First-principles study of pressure-induced phase transition and electronic property of PbCrO3

Abstract

We have performed a systematic first-principles investigation to calculate the structural, electronic, and magnetic properties of PbCrO3, CrPbO3 as well as their equiproportional combination. The local density approximation (LDA) + U and the generalized gradient approximation + U theoretical formalisms have been used to account for the strong on-site Coulomb repulsion among the localized Cr 3d electrons.
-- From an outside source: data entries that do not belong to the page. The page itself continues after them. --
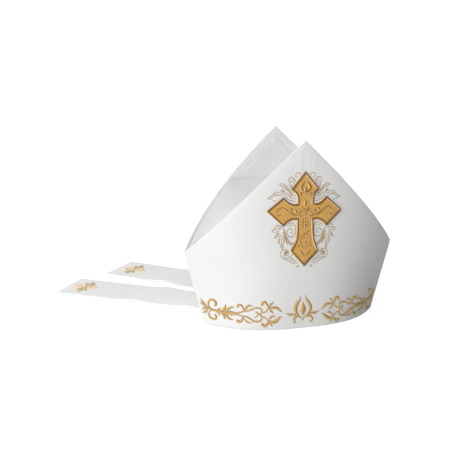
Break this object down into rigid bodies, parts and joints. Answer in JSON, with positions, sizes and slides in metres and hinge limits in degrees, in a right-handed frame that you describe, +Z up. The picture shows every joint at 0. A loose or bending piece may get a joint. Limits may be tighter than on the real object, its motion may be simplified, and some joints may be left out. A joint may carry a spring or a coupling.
{
  "type": "bishop mitre",
  "caption": "Tall pointed ceremonial hat of white satin, open on its rim, with a gold cross, an embroidered band and two lappets laid out behind it.",
  "frame": {"origin": "middle of the footprint, on the surface that the mitre and its lappets rest on", "axes": "+Z up, -Y towards the wearer's front, where the cross is, +X towards the right of someone who looks at that front"},
  "size_m": [0.4318, 0.3922, 0.257],
  "materials": {
    "white_satin": "soft satin",
    "grey_lining": "matt lining cloth",
    "gold_satin": "padded gold satin",
    "gold_thread": "satin-stitch thread"
  },
  "bodies": {
    "root": {"front_panel": "white_satin", "rear_panel": "white_satin", "gusset_web": "grey_lining", "lining_front": "grey_lining", "lining_rear": "grey_lining", "lappet_left": "white_satin", "lappet_right": "white_satin", "cross_applique": "gold_satin", "band_fleur": "gold_thread", "vine_left": "gold_thread", "vine_right": "gold_thread", "tip_motif_left": "gold_thread", "tip_motif_right": "gold_thread"}
  },
  "joints": []
}
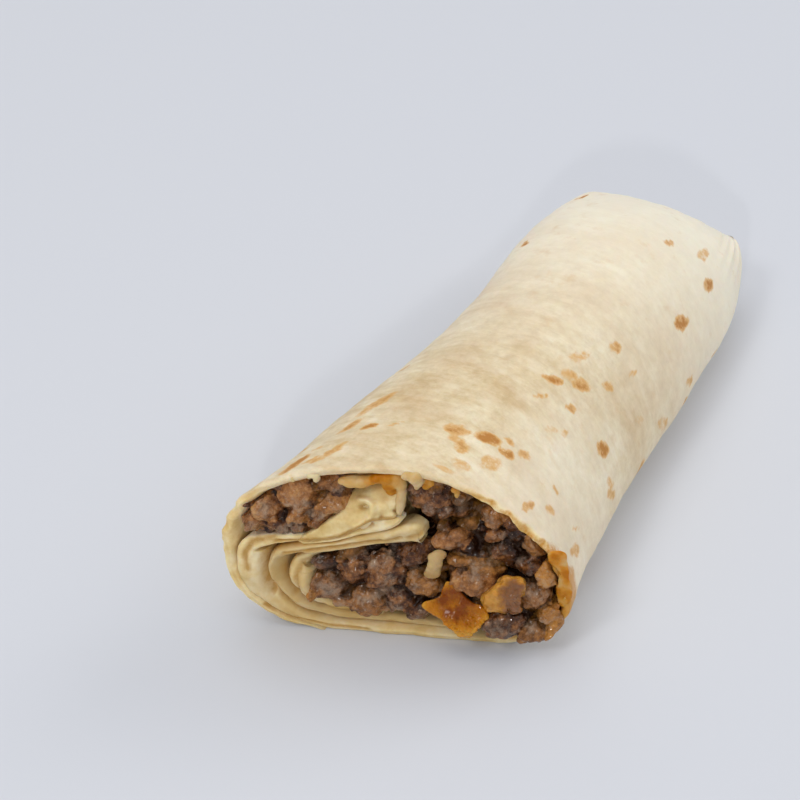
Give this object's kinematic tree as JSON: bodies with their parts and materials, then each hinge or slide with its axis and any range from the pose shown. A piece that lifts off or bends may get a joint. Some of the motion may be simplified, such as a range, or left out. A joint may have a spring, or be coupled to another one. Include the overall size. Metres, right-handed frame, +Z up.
{
  "type": "picadillo burrito half",
  "caption": "Half of a rolled flour-tortilla burrito, cut on a slant to show its seasoned ground beef and melted cheese, closed at its far end.",
  "frame": {"origin": "on the table, under the middle of the half's bounding box", "axes": "+Z up; +Y along the burrito from the cut face to the closed end; +X to the right when looking at the cut face"},
  "size_m": [0.0616, 0.1398, 0.0426],
  "materials": {
    "tortilla": "soft baked wheat flour tortilla, cream with toasted tan spots",
    "beef": "moist browned ground beef",
    "melted_cheese": "melted cheese, cream to orange, glossy",
    "orange_cheese": "translucent orange melted cheese, glossy",
    "glazed_beef": "browned beef under an orange cheese glaze",
    "onion": "soft cooked onion, pale and slightly wet"
  },
  "bodies": {
    "root": {"tortilla": "tortilla", "beef_main": "beef", "beef_upper": "beef", "melted_cheese": "melted_cheese", "cheese_flake": "orange_cheese", "glazed_crumble": "glazed_beef", "onion_shred": "onion"}
  },
  "joints": []
}
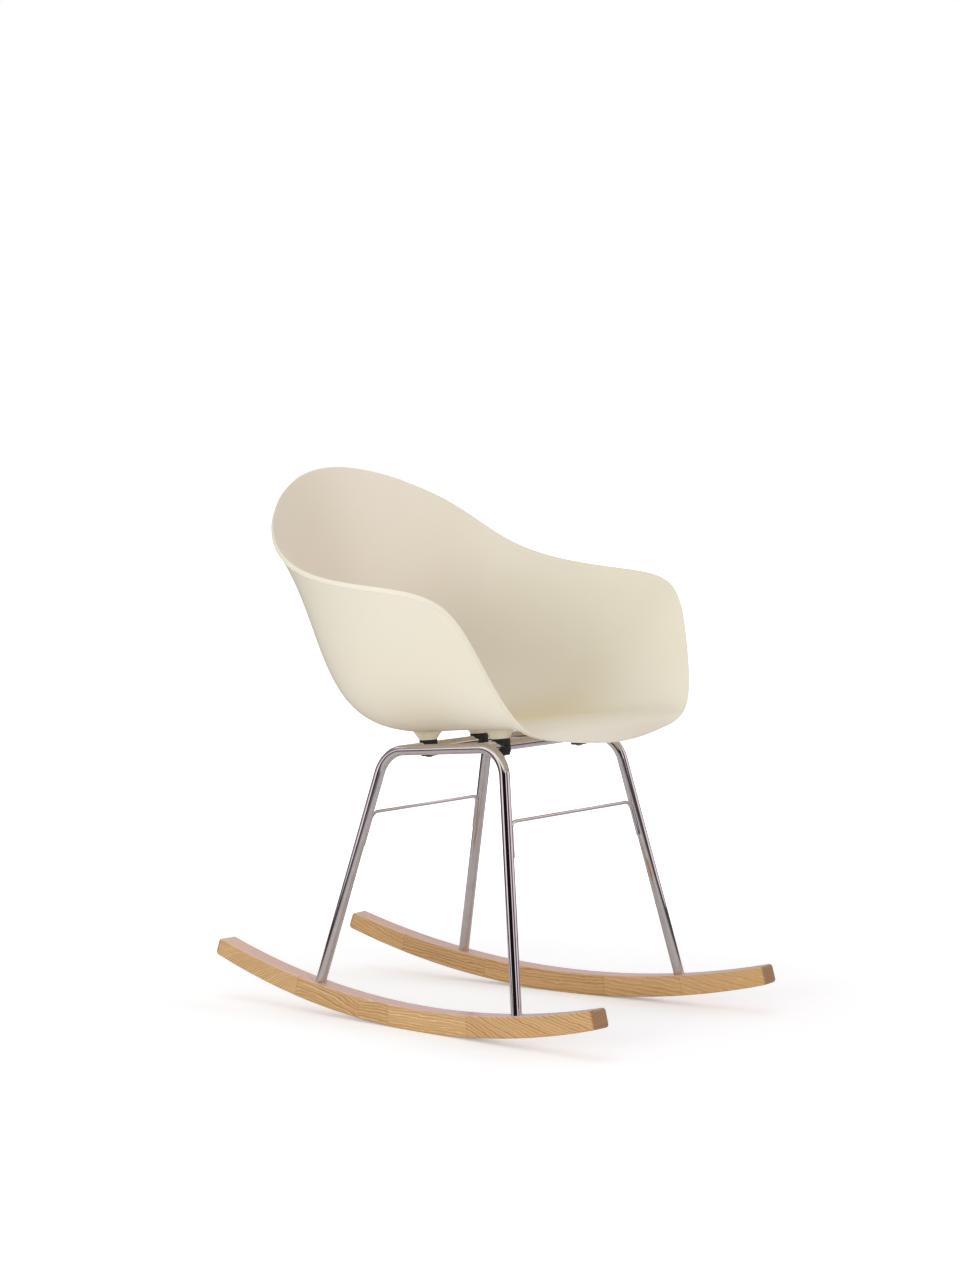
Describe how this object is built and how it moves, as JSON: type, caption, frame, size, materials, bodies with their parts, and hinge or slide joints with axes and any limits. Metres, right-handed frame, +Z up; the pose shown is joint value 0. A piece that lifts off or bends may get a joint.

By choosing the Hubbard U parameter around 4 eV within LDA + U approach, ferromagnetic, and/or antiferromagnetic ground states can be achieved and our calculated volumes, bulk moduli, and equation of states for PCO-CPO in R3 phase and PCO in Pm3¯m or R3c phases are in good agreement with recent experimental Phase I and Phase II [W. Xiao etal., PNAS 107, 14026 (2010)], respectively. Under pressure, phase transitions of R3 PCO-CPO to Pm3¯m PCO at 1.5 GPa and R3 PCO-CPO to R3c PCO at −6.7 GPa have been predicted. The abnormally large volume and compressibility of Phase I are due to the content of CrPbO3 in the experimental sample and the transition of PbO6/2 octahedron to CrO6/2 upon compression. Our electronic structure study showed that there will occur an insulator-metal transition upon the phase transitions. Clear hybridization of Cr 3d and O 2p orbitals in wide energy range has been observed.